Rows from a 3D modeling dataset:
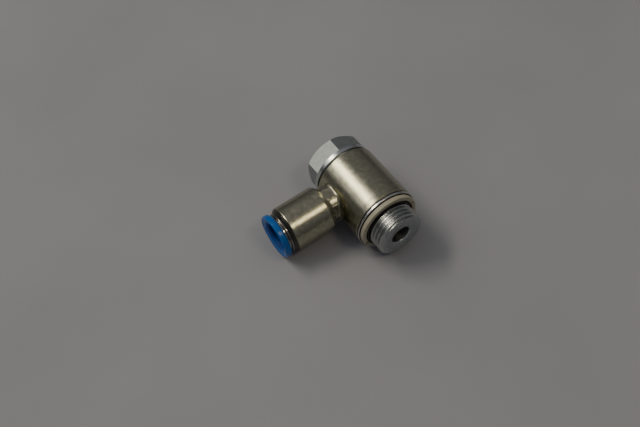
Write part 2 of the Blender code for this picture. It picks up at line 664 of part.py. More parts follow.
    slots = spoke_slots(
        "claw_slots", CLAW_SLOT_WIDTH, TUBE_HOLE / 2, SLEEVE_FIT, CLAW_TIP_AT - 1,
        CLAW_BASE[0] - 0.5,
        CLAW_SLOTS, port_frame, tools)
    combine(claw, slots, 'DIFFERENCE')
    turned(
        "mouth_collar",
        [(MOUTH_START, MOUTH_POCKET),
         (MOUTH_START, SLEEVE_FIT),
         (SLEEVE_END + 0.12, SLEEVE_FIT),
         (SLEEVE_END + 0.12, SLEEVE_MOUTH_RADIUS - 0.1),
         (MOUTH_END - 0.3, SLEEVE_MOUTH_RADIUS - 0.4),
         (MOUTH_END, SLEEVE_MOUTH_RADIUS - 0.65),
         (MOUTH_END, MOUTH_BORE),
         (MOUTH_SHOULDER, MOUTH_BORE),
         (MOUTH_SHOULDER, MOUTH_POCKET)],
        port_frame, chrome, parts)
    turned(
        "release_ring",
        [(RELEASE_NOSE, TUBE_HOLE),
         (RELEASE_NOSE, RELEASE_NOSE_RADIUS - 0.3),
         (RELEASE_NOSE + 0.35, RELEASE_NOSE_RADIUS),
         (RELEASE_BEAD[0] - 0.3, RELEASE_NOSE_RADIUS),
         (RELEASE_BEAD[0], RELEASE_BEAD_RADIUS),
         (RELEASE_BEAD[1], RELEASE_BEAD_RADIUS),
         (RELEASE_BEAD[1], RELEASE_STEM_RADIUS),
         (RELEASE_FLANGE_START, RELEASE_STEM_RADIUS),
         (RELEASE_FLANGE_START, RELEASE_FLANGE_RADIUS - 0.85),
         (RELEASE_FLANGE_START + 0.35, RELEASE_FLANGE_RADIUS - 0.35),
         (RELEASE_FLANGE_START + 1.25, RELEASE_FLANGE_RADIUS),
         (RELEASE_END - 0.7, RELEASE_FLANGE_RADIUS - 0.1),
         (RELEASE_END - 0.15, RELEASE_FLANGE_RADIUS - 0.3),
         (RELEASE_END, RELEASE_FLANGE_RADIUS - 0.75),
         (RELEASE_END - 0.1, RELEASE_FLANGE_RADIUS - 1.45),
         (RELEASE_END - 0.9, TUBE_HOLE + 0.8),
         (RELEASE_END - 1.6, TUBE_HOLE)],
        port_frame, blue, parts)


build()
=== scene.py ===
import json
import math

import bmesh
import bpy
from mathutils import Matrix, Vector


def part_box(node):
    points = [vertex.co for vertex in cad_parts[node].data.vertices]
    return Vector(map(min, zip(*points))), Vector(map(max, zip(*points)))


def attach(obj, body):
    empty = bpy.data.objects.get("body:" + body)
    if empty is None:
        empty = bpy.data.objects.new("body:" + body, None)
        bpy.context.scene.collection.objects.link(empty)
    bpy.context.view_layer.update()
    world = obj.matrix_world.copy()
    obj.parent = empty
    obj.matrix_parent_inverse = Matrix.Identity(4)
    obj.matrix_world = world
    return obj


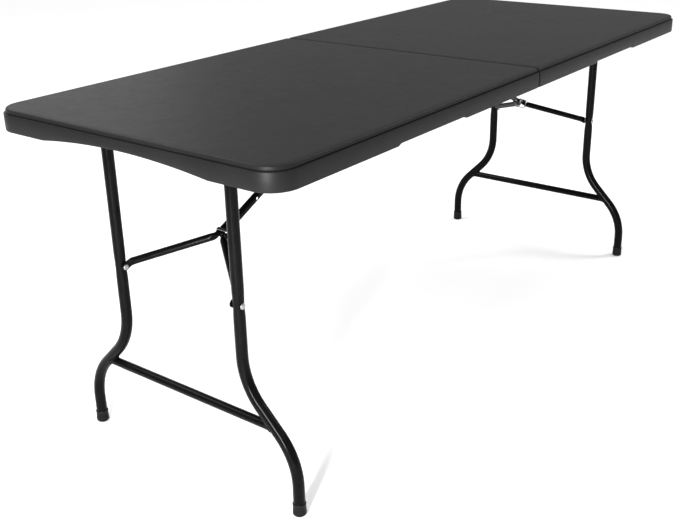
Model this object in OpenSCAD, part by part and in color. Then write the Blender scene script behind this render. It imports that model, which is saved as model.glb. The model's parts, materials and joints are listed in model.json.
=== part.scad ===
// Folding table with a two-part moulded top, two folding wishbone legs and locking braces.
// Origin: on the floor, under the middle of the top. X runs along the top, Y across it, Z up.
// The left half is at -X, the right half at +X; the front is at -Y and the back at +Y.

/* [Top] */
// Overall length of the open top, mm
top_length = 1800; // [1780:10:1820]
// Overall width of the top, mm
top_width = 740; // [720:10:760]
// Height of the top face above the floor, mm
top_height = 745; // [740:1:750]
// Height of the moulded edge from its lower rim to the top face, mm
edge_height = 45; // [45:1:46]
// Thickness of the skirt wall, mm
skirt_wall = 12; // [11:0.5:13]
// Thickness of the moulded deck, mm
deck = 12; // [11.5:0.25:12]
// Radius of the four outer corners seen from above, mm
corner_r = 55; // [45:1:65]
// Step from the skirt face in to the raised plateau, mm
plateau_inset = 4.5; // [3:0.5:6]
// Height of the raised plateau above its ledge, mm
plateau_height = 9.5; // [8:0.5:11]
// Gap between the two halves at the middle, mm
seam_gap = 1; // [0.6:0.1:2]
// Wall thickness of the moulding around its hollow, mm
mould_wall = 2.5; // [2:0.25:3]
// Depth of the hand recesses in the long rims, mm
rim_recess = 4; // [2:0.5:6]
// Rise of the arch in the end rims, mm
arch_rise = 14.5; // [8:0.5:15]
// Width of the arch in the end rims, mm
arch_w = 436; // [380:4:460]

/* [Rails and hinges] */
// Distance of the rail web from the centreline, mm
rail_y = 336; // [334:1:338]
// Thickness of the rail steel, mm
rail_t = 2; // [1.5:0.25:2.5]
// Height of the rail web, mm
rail_h = 29; // [26:1:30]
// Thickness of the hinge leaves, mm
leaf_t = 3; // [2.5:0.25:3]
// Diameter of the middle hinge pins, mm
hinge_pin_d = 8; // [6:0.5:10]

/* [Legs] */
// Distance of each leg from the middle of the table, mm
leg_x = 792; // [786:1:798]
// Diameter of the leg tube, mm
tube_d = 24; // [22:0.5:24]
// Wall thickness of the leg tube, mm
tube_wall = 1.5; // [1.2:0.1:2]
// Distance of the straight part of an upright from the centreline, mm
upright_y = 165; // [160:1:170]
// Distance of a foot from the centreline, mm
foot_y = 293; // [286:1:300]
// Height at which an upright starts to bend outward, mm
bend_start = 310; // [300:1:320]
// Centreline radius of the bends, mm
bend_r = 142; // [135:1:148]
// Height of the lower crossbar, mm
crossbar_z = 176; // [172:1:190]
// Diameter of the lower crossbar, mm
crossbar_d = 19; // [17:0.5:20]
// Diameter of the foot caps, mm
cap_d = 28; // [27:0.5:31]
// Height of the foot caps, mm
cap_h = 27; // [22:1:34]

/* [Brace] */
// Distance of the link pivot from the middle of the table, mm
link_x = 132; // [130:1:134]
// Distance of the arm rivets below the leg pivot, mm
rivet_drop = 295; // [294:0.5:296]
// Diameter of the brace arm tubes, mm
arm_d = 16; // [14:0.5:17]
// Diameter of the brace pins and rivets, mm
pin_d = 6; // [5:0.5:6]

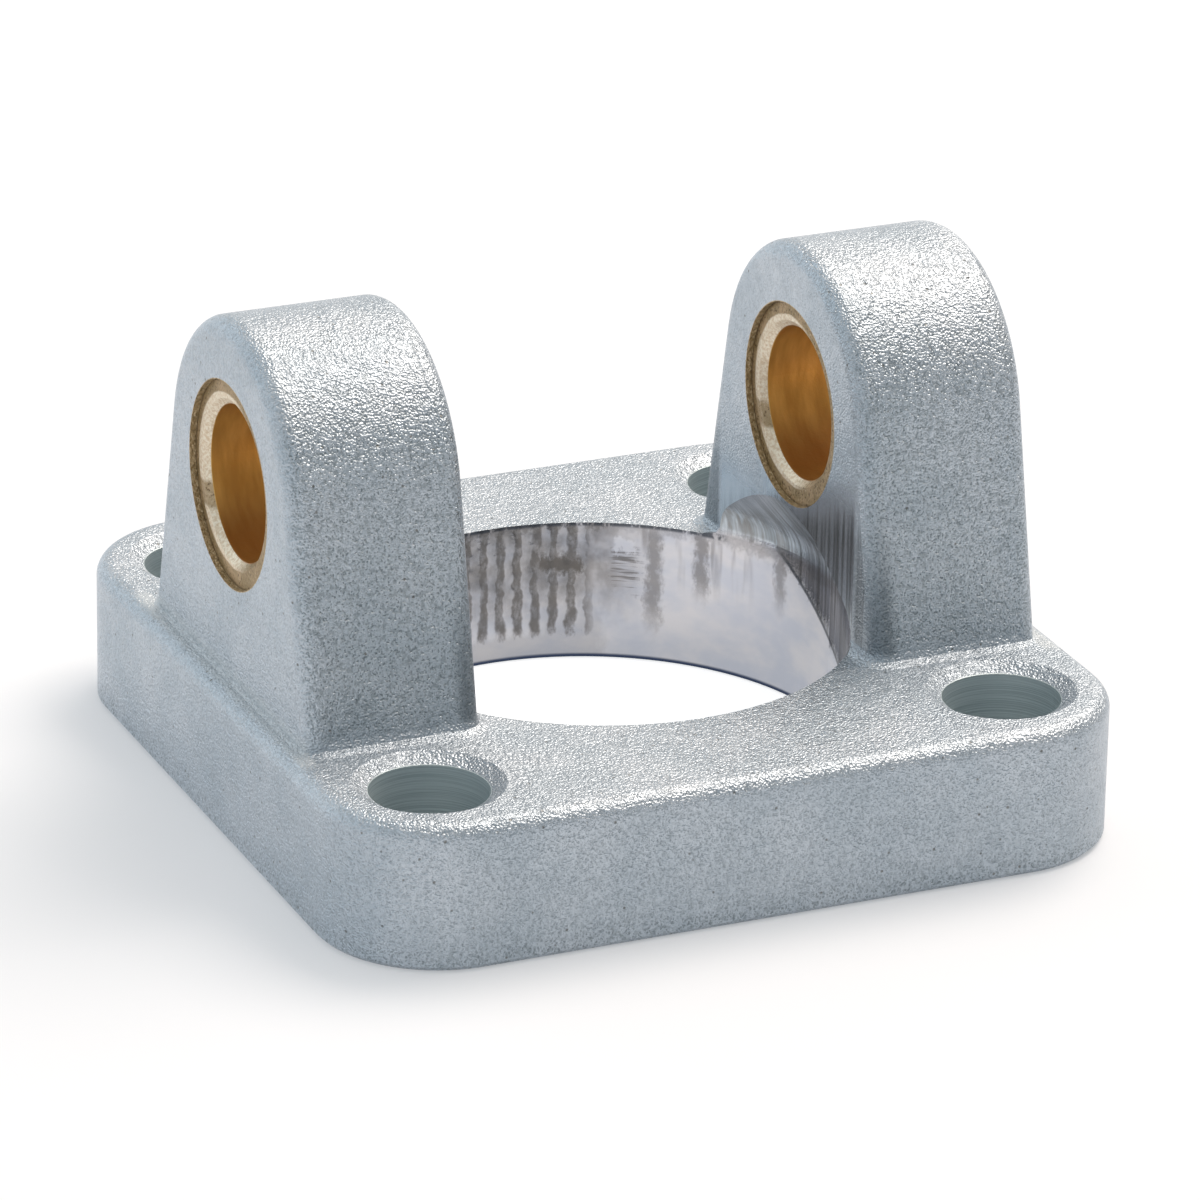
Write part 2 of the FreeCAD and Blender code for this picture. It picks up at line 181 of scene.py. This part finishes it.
def casting_material():
    """Zinc plated rough casting, with its turned bore, drilled holes and milled foot."""
    mat = bpy.data.materials.new("zinc_casting")
    t = Tree(mat)
    geo = t.node("ShaderNodeNewGeometry")
    coord = t.node("ShaderNodeTexCoord")
    place = t.vector("MULTIPLY", coord.outputs["Object"], (1.0 / MM, 1.0 / MM, 1.0 / MM))
    x, y, z = t.split(place)
    nx, ny, nz = t.split(geo.outputs["Normal"])
    ax = t.calc("ABSOLUTE", x)
    ay = t.calc("ABSOLUTE", y)
    flat = t.vector("MULTIPLY", place, (1.0, 1.0, 0.0))
    radius = t.vector("LENGTH", flat)
    inward = t.calc("DIVIDE", t.vector("DOT_PRODUCT", flat, geo.outputs["Normal"]),
                    t.calc("MAXIMUM", radius, 0.001))
    angle = t.calc("MULTIPLY", t.calc("ARCTAN2", y, x), DEGREE)

    def both(*parts):
        whole = parts[0]
        for part in parts[1:]:
            whole = t.calc("MULTIPLY", whole, part)
        return whole

    def no(part):
        return t.calc("SUBTRACT", 1.0, part, clamp=True)

    def sum_of(*parts):
        whole = parts[0]
        for part in parts[1:]:
            whole = t.calc("ADD", whole, part)
        return whole

    # Regions, each 0 to 1.
    ear_face = both(t.ramp(t.calc("ABSOLUTE", nx), 0.93, 0.97),
                    t.calc("LESS_THAN", ax, FACE_X + 0.05))
    bore = both(t.calc("LESS_THAN", inward, -0.25), t.calc("LESS_THAN", radius, BORE_R + 0.1),
                t.calc("LESS_THAN", z, RUNOUT_TOP + 0.1), no(ear_face))
    from_hole = t.vector("LENGTH", t.join(t.calc("SUBTRACT", ax, HOLE_AT),
                                          t.calc("SUBTRACT", ay, HOLE_AT)))
    hole = both(t.calc("LESS_THAN", from_hole, HOLE_R + 0.06),
                t.calc("LESS_THAN", z, FLANGE_TOP - 0.6))
    under = both(t.calc("LESS_THAN", nz, -0.9), t.calc("LESS_THAN", z, 0.05))
    near_top = t.ramp(z, WALL_TOP + 9.0, WALL_TOP + 14.0, 1.0, 0.0)
    turned_face = both(ear_face, t.ramp(ay, 11.6, 12.6, 1.0, 0.0), near_top,
                       t.calc("MAXIMUM", t.ramp(z, 20.0, 16.5), t.ramp(y, 6.5, 2.5)))

    # The edge of the bush's seat, stained by the bronze.
    from_pin = t.vector("LENGTH", t.join(y, t.calc("SUBTRACT", z, AXIS_Z)))
    seat = both(t.calc("LESS_THAN", from_pin, BUSH_R + 0.06),
                t.calc("GREATER_THAN", ax, FACE_X - 1.0))

    # Rough cast skin: an even fine grain, soft lumps and a few pits.
    grain = t.noise(place, 0.16, 0.5, 0.5)
    coarse = t.noise(place, 0.36, 1.0, 0.5)
    lumps = t.noise(place, 1.3, 2.0, 0.5)
    broad = t.noise(place, 7.0, 2.0, 0.5)
    pits = t.ramp(t.cells(place, 1.5), 0.045, 0.1)
    height = sum_of(t.calc("MULTIPLY", grain, 0.13), t.calc("MULTIPLY", coarse, 0.12),
                    t.calc("MULTIPLY", lumps, 0.1), t.calc("MULTIPLY", pits, 0.03))
    height = t.calc("MULTIPLY", height, t.blend(ear_face, 1.0, 0.45))
    cast_bump = t.bump(height)

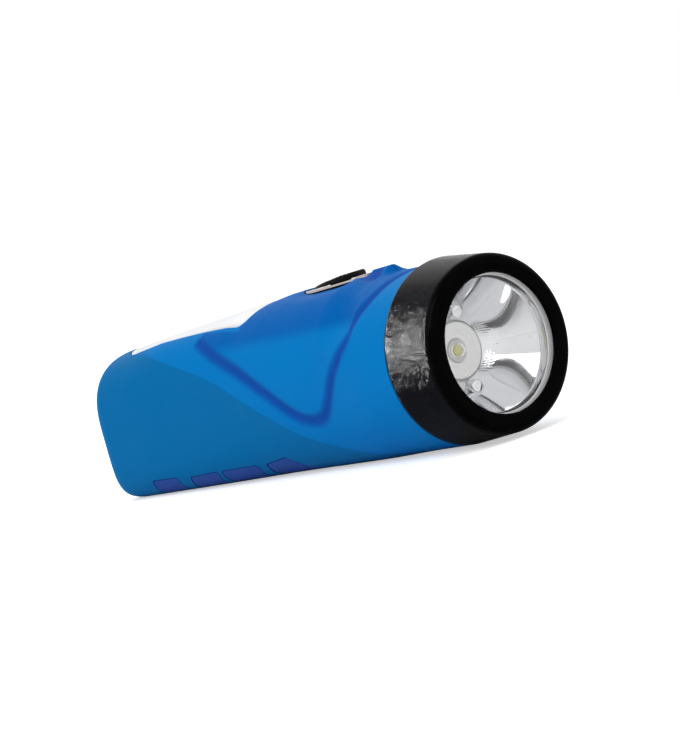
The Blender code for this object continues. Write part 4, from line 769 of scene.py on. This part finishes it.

WRITTEN REQUEST
Extract the span of lines that starts with the line containing "points = [vertex.co" and ends with the line containing "obj.matrix_parent_inverse = Matrix.Identity(4)". Keep it exact and add nothing.

THE OUTPUT
    points = [vertex.co for vertex in cad_parts[node].data.vertices]
    return Vector(map(min, zip(*points))), Vector(map(max, zip(*points)))


def attach(obj, body):
    empty = bpy.data.objects.get("body:" + body)
    if empty is None:
        empty = bpy.data.objects.new("body:" + body, None)
        bpy.context.scene.collection.objects.link(empty)
    bpy.context.view_layer.update()
    world = obj.matrix_world.copy()
    obj.parent = empty
    obj.matrix_parent_inverse = Matrix.Identity(4)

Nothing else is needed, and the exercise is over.